O da yalan bu da yalan, gel biraz da sen oyalan..
Zafer Partisi Genel Başkanı ve İstanbul Milletvekili Ümit Özdağ, Twitter hesabından yaptığı açıklamada, "Bu sabah TBMM’de basın toplantısı için odama geldim. Bilgisayarım değiştirilmiş. 600 vekilin bilgisayarı değiştirilmiş. İnsanlar aç iken bu çok ayıp bir harcama. Halka 'porsiyon küçült' derken bu yapılmaz" diyerek popülizm yapmaya kalkınca TBMM Genel Sekreterliği, Özdağ'ın paylaşımına ilişkin yaptığı açıklamada; "Sayın milletvekillerimizin bilgisayarları, re'sen değil, sadece ve sadece talepleri halinde değiştirilmektedir. Nitekim Sayın Ümit Özdağ'ın bilgisayarı da kendisinin 20 Aralık 2021 tarihli dilekçesi ile talep etmesi üzerine değiştirilmiştir. Paylaşımda bahsi geçtiği şekilde bütün milletvekillerimizin bilgisayarlarının değiştirilmesi söz konusu değildir" denildi.
Hatırlanacağı üzere Ümit Özdağ, Habertürk'te katıldığı bir programda "Benim bir koruma polisim var. Tempo çok yüksek bir kişinin koruma gerçekleştirmesi mümkün değil. İçişleri Bakanlığı'na başvurduk ve hala bize bir cevap gelmedi. Bana milletvekili olduğum halde uyduruk bir gerekçe göstererek silah ruhsatı vermeyi reddettiler." İddiasında bulunması üzerine İçişleri Bakan Yardımcısı ve Bakanlık Sözcüsü İsmail Çataklı yaptığı açıklamada;
"Ümit Özdağ dün akşam katıldığı bir programda silah ruhsatı başvurusunda bulunduğunu ancak verilmediğini söylemiştir. En iyi ihtimalle unutkanlık yaşıyor olabilir biz hatırlatalım: Kendisi adına 2000 ve 2001 yıllarında düzenlemiş olan 2 ayrı silah ruhsatı bulunmaktadır.
Yusufeli Asliye Ceza Mahkemesinin 2012/57 Esas ve 2013/5 sayılı Kararı ile resmi belgenin düzenlenmesinde yalan beyanda bulunmak suçundan dolayı adli para cezasına çarptırılmış, cezası 15.01.2013 tarihinde kesinleşmiş olmasına rağmen bu 2 silah ruhsatı süresiz düzenlendiği için iptal edilmemiştir ve halen geçerlidir.

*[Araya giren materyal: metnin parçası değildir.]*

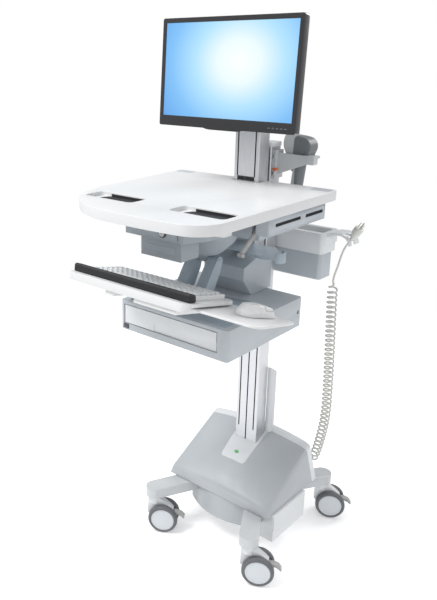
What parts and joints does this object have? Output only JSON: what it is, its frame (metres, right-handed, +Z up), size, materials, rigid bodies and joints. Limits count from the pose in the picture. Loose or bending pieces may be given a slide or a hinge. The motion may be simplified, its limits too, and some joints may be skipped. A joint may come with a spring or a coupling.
{
  "type": "medication cart",
  "caption": "Wheeled hospital cart with a height-adjustable worktop, display, keyboard tray, medication drawer, scanner and coiled mains cord.",
  "frame": {"origin": "on the floor under the middle of the cart's bounding box, measured without the free mains cord and its plug", "axes": "+Z up, the front of the cart faces -Y, +X is the cart's right as seen by the user standing in front"},
  "size_m": [0.681, 0.9458, 1.7052],
  "materials": {
    "grey_cover": "satin",
    "white_cover": "satin",
    "light_metal": "satin powder coat",
    "anodised": "satin anodised",
    "dark_metal": "satin",
    "steel": "ground",
    "worktop_white": "smooth",
    "blue_grey": "satin",
    "wheel_grey": "smooth",
    "caster_white": "smooth",
    "pedal_grey": "satin",
    "cord_grey": "smooth",
    "brass": "polished",
    "black": "fine grain",
    "black_gloss": "polished",
    "screen": "smooth",
    "keys_white": "satin",
    "dark_plastic": "satin"
  },
  "bodies": {
    "base": {"base_frame": "light_metal", "base_hood": "grey_cover", "rear_cover": "white_cover", "battery_pack": "white_cover", "column": "anodised", "column_cap": "white_cover", "cable_duct": "white_cover", "lift_cylinder": "dark_metal", "cord_gland": "dark_plastic", "coil_cord": "cord_grey", "lead_cord": "cord_grey", "mains_plug": "cord_grey", "storage_bin": "grey_cover", "bin_rim": "white_cover", "scanner_mount": "light_metal"},
    "head": {"carriage": "dark_metal", "lift_rod": "steel", "mast": "anodised", "mast_cap": "white_cover", "worktop": "worktop_white", "head_housing": "blue_grey", "power_box": "blue_grey", "arm_shroud": "blue_grey", "side_rails": "grey_cover", "wing_plate": "blue_grey", "riser_box": "grey_cover", "drawer_housing": "grey_cover"},
    "lever": {"lift_lever": "light_metal"},
    "lock": {"lock_cylinder": "brass"},
    "drawer": {"drawer_tray": "white_cover", "drawer_front": "white_cover"},
    "latch": {"drawer_latch": "dark_plastic"},
    "arm": {"keyboard_arm": "blue_grey"},
    "tray": {"keyboard_tray": "worktop_white", "palm_rest": "black", "keyboard_case": "keys_white"},
    "keys": {"keyboard_keys": "keys_white"},
    "mouse_shelf": {"mouse_tray": "worktop_white"},
    "mouse": {"mouse_body": "caster_white"},
    "click_left": {"mouse_button_left": "caster_white"},
    "click_right": {"mouse_button_right": "caster_white"},
    "display_lift": {"display_slider": "anodised"},
    "display_tilt": {"tilt_bracket": "light_metal"},
    "display": {"vesa_plate": "light_metal", "monitor_shell": "black_gloss", "monitor_screen": "screen"},
    "scanner": {"scanner_body": "dark_plastic"},
    "trigger": {"scanner_trigger": "pedal_grey"},
    "caster_front_left": {"fork_front_left": "caster_white"},
    "rollers_front_left": {"wheels_front_left": "wheel_grey"},
    "brake_front_left": {"pedal_front_left": "pedal_grey"},
    "caster_front_right": {"fork_front_right": "caster_white"},
    "rollers_front_right": {"wheels_front_right": "wheel_grey"},
    "brake_front_right": {"pedal_front_right": "pedal_grey"},
    "caster_rear_left": {"fork_rear_left": "caster_white"},
    "rollers_rear_left": {"wheels_rear_left": "wheel_grey"},
    "brake_rear_left": {"pedal_rear_left": "pedal_grey"},
    "caster_rear_right": {"fork_rear_right": "caster_white"},
    "rollers_rear_right": {"wheels_rear_right": "wheel_grey"},
    "brake_rear_right": {"pedal_rear_right": "pedal_grey"}
  },
  "joints": [
    {"name": "head_lift", "type": "slide", "parent": "base", "child": "head", "axis": [0, 0, 1], "range_m": [-0.45, 0]},
    {"name": "lever_press", "type": "hinge", "parent": "head", "child": "lever", "pos_m": [0.1585, -0.136, 1.166], "axis": [1, 0, 0], "range_deg": [-8, 0], "stiffness_Nm_per_rad": 1.2, "springref_deg": 5.73},
    {"name": "lock_turn", "type": "hinge", "parent": "head", "child": "lock", "pos_m": [-0.0445, -0.283, 1.146], "axis": [0, -1, 0], "range_deg": [0, 90]},
    {"name": "drawer_slide", "type": "slide", "parent": "head", "child": "drawer", "axis": [0, -1, 0], "range_m": [0, 0.3]},
    {"name": "latch_press", "type": "slide", "parent": "head", "child": "latch", "axis": [0, 1, 0], "range_m": [0, 0.004], "stiffness_N_per_m": 300},
    {"name": "arm_swing", "type": "hinge", "parent": "head", "child": "arm", "pos_m": [-0.0485, -0.083, 1.036], "axis": [1, 0, 0], "range_deg": [-4, 12]},
    {"name": "tray_tilt", "type": "hinge", "parent": "arm", "child": "tray", "pos_m": [-0.0485, -0.288, 0.962], "axis": [1, 0, 0], "range_deg": [-4, 10]},
    {"name": "keys_press", "type": "slide", "parent": "tray", "child": "keys", "axis": [0, -0.2079, -0.9781], "range_m": [0, 0.0022], "stiffness_N_per_m": 900},
    {"name": "mouse_shelf_slide", "type": "slide", "parent": "tray", "child": "mouse_shelf", "axis": [-1, 0, 0], "range_m": [0, 0.04]},
    {"name": "mouse_slide", "type": "slide", "parent": "mouse_shelf", "child": "mouse", "axis": [0, -0.9781, 0.2079], "range_m": [0, 0.03]},
    {"name": "click_left_press", "type": "slide", "parent": "mouse", "child": "click_left", "axis": [0, -0.2079, -0.9781], "range_m": [0, 0.001], "stiffness_N_per_m": 300},
    {"name": "click_right_press", "type": "slide", "parent": "mouse", "child": "click_right", "axis": [0, -0.2079, -0.9781], "range_m": [0, 0.001], "stiffness_N_per_m": 300},
    {"name": "display_height", "type": "slide", "parent": "head", "child": "display_lift", "axis": [0, 0, 1], "range_m": [-0.075, 0]},
    {"name": "display_lean", "type": "hinge", "parent": "display_lift", "child": "display_tilt", "pos_m": [-0.0565, 0.089, 1.545], "axis": [1, 0, 0], "range_deg": [-17, 10]},
    {"name": "display_turn", "type": "hinge", "parent": "display_tilt", "child": "display", "pos_m": [-0.0565, 0.06787, 1.56213], "axis": [0, -0.9986, 0.0523], "range_deg": [0, 90]},
    {"name": "scanner_lift", "type": "slide", "parent": "base", "child": "scanner", "axis": [0, 0, 1], "range_m": [0, 0.12]},
    {"name": "trigger_pull", "type": "hinge", "parent": "scanner", "child": "trigger", "pos_m": [0.0255, 0.263, 1.292], "axis": [0, 1, 0], "range_deg": [-8, 0], "stiffness_Nm_per_rad": 0.3},
    {"name": "swivel_front_left", "type": "hinge", "parent": "base", "child": "caster_front_left", "pos_m": [-0.2515, -0.066, 0.1], "axis": [0, 0, 1], "continuous": true},
    {"name": "roll_front_left", "type": "hinge", "parent": "caster_front_left", "child": "rollers_front_left", "pos_m": [-0.22292, -0.0495, 0.051], "axis": [-0.5, 0.866, 0], "continuous": true},
    {"name": "brake_front_left_press", "type": "hinge", "parent": "caster_front_left", "child": "brake_front_left", "pos_m": [-0.19088, -0.031, 0.069], "axis": [-0.5, 0.866, 0], "range_deg": [0, 15]},
    {"name": "swivel_front_right", "type": "hinge", "parent": "base", "child": "caster_front_right", "pos_m": [0.1385, -0.066, 0.1], "axis": [0, 0, 1], "continuous": true},
    {"name": "roll_front_right", "type": "hinge", "parent": "caster_front_right", "child": "rollers_front_right", "pos_m": [0.16708, -0.0495, 0.051], "axis": [-0.5, 0.866, 0], "continuous": true},
    {"name": "brake_front_right_press", "type": "hinge", "parent": "caster_front_right", "child": "brake_front_right", "pos_m": [0.19912, -0.031, 0.069], "axis": [-0.5, 0.866, 0], "range_deg": [0, 15]},
    {"name": "swivel_rear_left", "type": "hinge", "parent": "base", "child": "caster_rear_left", "pos_m": [-0.2515, 0.403, 0.1], "axis": [0, 0, 1], "continuous": true},
    {"name": "roll_rear_left", "type": "hinge", "parent": "caster_rear_left", "child": "rollers_rear_left", "pos_m": [-0.22292, 0.4195, 0.051], "axis": [-0.5, 0.866, 0], "continuous": true},
    {"name": "brake_rear_left_press", "type": "hinge", "parent": "caster_rear_left", "child": "brake_rear_left", "pos_m": [-0.19088, 0.438, 0.069], "axis": [-0.5, 0.866, 0], "range_deg": [0, 15]},
    {"name": "swivel_rear_right", "type": "hinge", "parent": "base", "child": "caster_rear_right", "pos_m": [0.1385, 0.403, 0.1], "axis": [0, 0, 1], "continuous": true},
    {"name": "roll_rear_right", "type": "hinge", "parent": "caster_rear_right", "child": "rollers_rear_right", "pos_m": [0.16708, 0.4195, 0.051], "axis": [-0.5, 0.866, 0], "continuous": true},
    {"name": "brake_rear_right_press", "type": "hinge", "parent": "caster_rear_right", "child": "brake_rear_right", "pos_m": [0.19912, 0.438, 0.069], "axis": [-0.5, 0.866, 0], "range_deg": [0, 15]}
  ]
}
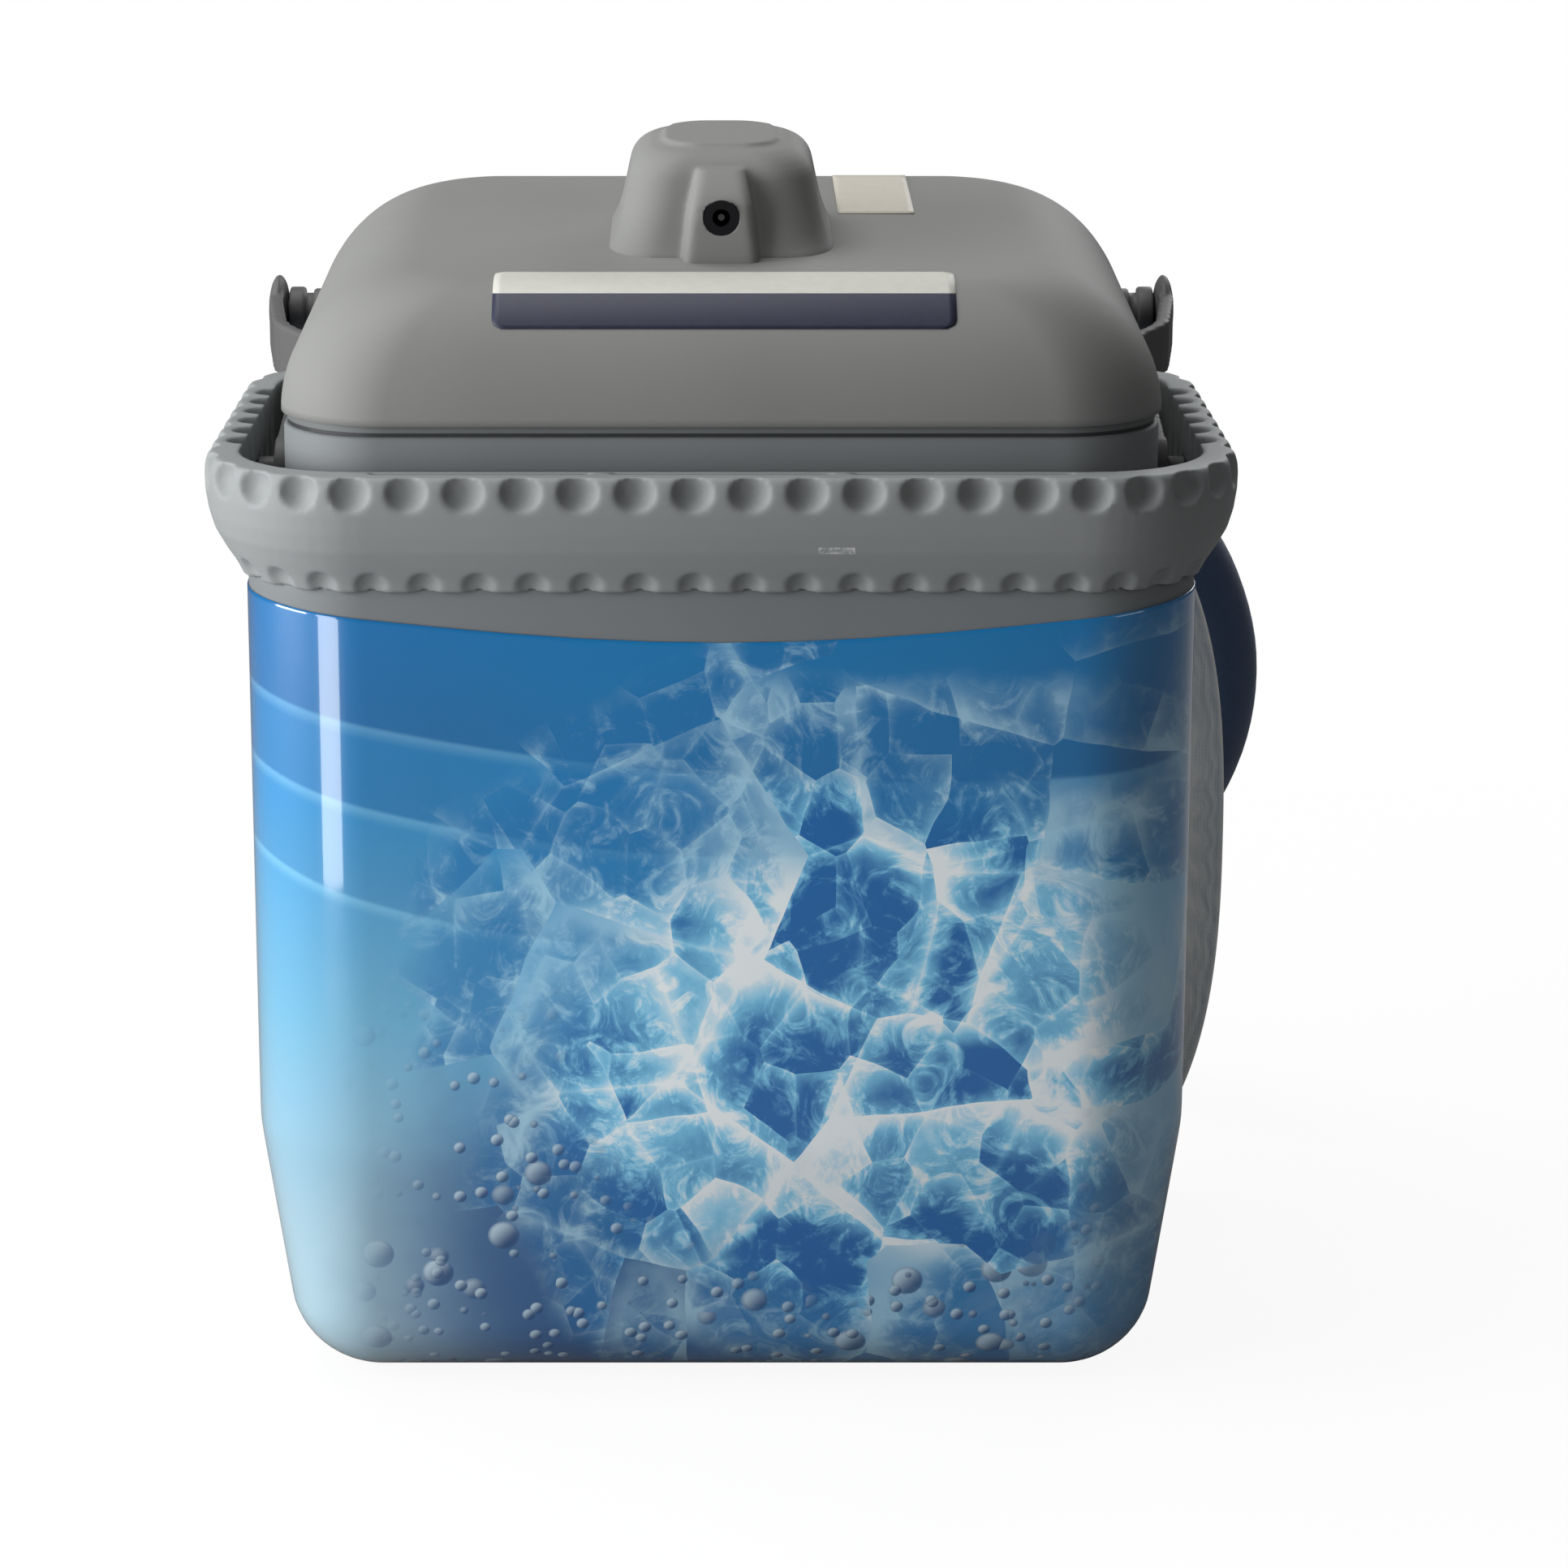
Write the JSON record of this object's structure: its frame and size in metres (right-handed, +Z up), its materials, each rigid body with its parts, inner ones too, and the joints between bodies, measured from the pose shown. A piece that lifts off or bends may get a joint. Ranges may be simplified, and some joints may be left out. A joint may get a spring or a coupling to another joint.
{
  "type": "hot cold therapy machine",
  "caption": "Insulated cold therapy cooler with a scalloped grip rim, a domed lid that carries the pump, a swing handle, an insulated hose and a cold pad.",
  "frame": {"origin": "on the floor under the middle of the cooler with its handle folded back, hose and pad left out", "axes": "+Z up, +X to the right seen from the front, -Y the front with the power jack"},
  "size_m": [0.3638, 0.5288, 0.4015],
  "materials": {
    "grey_plastic": "satin",
    "lid_plastic": "satin",
    "rim_plate_plastic": "satin",
    "printed_film": "gloss",
    "foam": "matt",
    "white_liner": "semi-gloss",
    "handle_plastic": "satin",
    "pin_plastic": "satin",
    "rubber": "matt",
    "white_plastic": "satin",
    "black_plastic": "semi-gloss",
    "dark_plastic": "satin",
    "steel": "brushed",
    "chrome": "polished",
    "circuit_green": "semi-gloss",
    "hose_foam": "matt",
    "button_plastic": "satin",
    "pad_cloth": "soft"
  },
  "bodies": {
    "base": {"outer_shell": "grey_plastic", "neck_collar": "grey_plastic", "graphic_film": "printed_film", "insulation_foam": "foam", "inner_liner": "white_liner", "grip_ring": "grey_plastic", "foot_1": "rubber", "foot_2": "rubber", "foot_3": "rubber", "foot_4": "rubber", "pivot_pin_left": "pin_plastic", "pivot_pin_right": "pin_plastic", "hose_run": "hose_foam", "coupling_body": "white_plastic", "pad_fitting": "white_plastic", "cold_pad": "pad_cloth"},
    "lid": {"lid_cover": "lid_plastic", "pump_housing": "lid_plastic", "lid_base": "rim_plate_plastic", "lid_foam": "foam", "lid_gasket": "rubber", "motor": "steel", "motor_bracket": "dark_plastic", "circuit_board": "circuit_green", "jack_body": "black_plastic", "jack_pin": "chrome", "jack_nut": "steel", "stem_tube": "white_plastic", "volute": "white_plastic", "strainer": "dark_plastic", "riser_tube": "white_plastic", "outlet_tube": "white_plastic", "hose_elbow": "rubber"},
    "rotor": {"drive_shaft": "steel", "impeller": "dark_plastic"},
    "handle": {"handle_arm_left": "handle_plastic", "handle_arm_right": "handle_plastic", "grip_core": "pin_plastic", "grip_sleeve": "handle_plastic"},
    "latch": {"latch_button": "button_plastic"}
  },
  "joints": [
    {"name": "lid_lift", "type": "slide", "parent": "base", "child": "lid", "axis": [0, 0, 1], "range_m": [0, 0.034]},
    {"name": "handle_swing", "type": "hinge", "parent": "base", "child": "handle", "pos_m": [0, -0.0285, 0.29], "axis": [-1, 0, 0], "range_deg": [-79, 0]},
    {"name": "impeller_spin", "type": "hinge", "parent": "lid", "child": "rotor", "pos_m": [0, -0.0305, 0.04], "axis": [0, 0, 1], "continuous": true},
    {"name": "latch_press", "type": "slide", "parent": "base", "child": "latch", "axis": [0, 0, -1], "range_m": [0, 0.0025], "stiffness_N_per_m": 600, "springref_m": -0.001}
  ]
}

Ayrıca; 2019 yılında 6136 sayılı Kanunda memnu hakların iadesi alanlara silah ruhsatı verilmesi imkânı tanıyan düzenleme sonrası başvurusu üzerine 30.12.2020 ve 27.07.2021 tarihlerinde 2 ayrı silaha daha ruhsat düzenlenmiştir.
Sonuç: Ümit Özdağ adına düzenlenmiş 4 ayrı silah ruhsatı bulunmaktadır. Bunun yanı sıra yakın polis korumasıyla korunmaktadır. Kendisine tavsiyemiz: Acilen doktoruna başvurmasıdır. Basın mensupları ve takipçilerine önerimiz ise bu kişiyi ciddiye almamalarıdır" demişti.
Peki şaşırdık mı?
Elbette hayır.
Cumhurbaşkanlığı İletişim Başkanı Fahrettin Altun’un sivil toplum kuruluşları, düşünce kuruluşları, medya, kamu ve akademi dünyasından seçkin isimlerin katılımıyla İstanbul'da eş zamanlı gerçekleşen "Ulusal Stratejik İletişim Politikası" ve "Dezenformasyonla Mücadele" çalıştaylarının ortak açılış toplantısında yaptığı konuşmada açıkladığı üzere; “Oxford Üniversitesi Reuters Enstitüsünün 2018 yılında yaptığı bir araştırma var ki her yıl tekrar ediyor ve ilk olarak 2018 yılında yaptığı bu tespiti her seferinde de tekrarlamış oluyor. 2018'de yaptığı araştırmada, Türkiye yalan habere muhatap olma noktasında dünyadaki birinci ülke olarak tespit edilmiştir. Bu rapora göre 100 haberden 50'si yalan. Türkiye'yi muhatap alan, Türkiye'de üretilen haberlerin yarısı yalan. Buna mukabil İngiltere'de 100 haberden 15'i yalan, Fransa'da 12'si yalan, Almanya'da 9'u yalan.
Muhtemelen Sayın Özdağ’ın kötü bir niyeti yoktur sadece 50 yalana katkıda bulunmak istemiştir.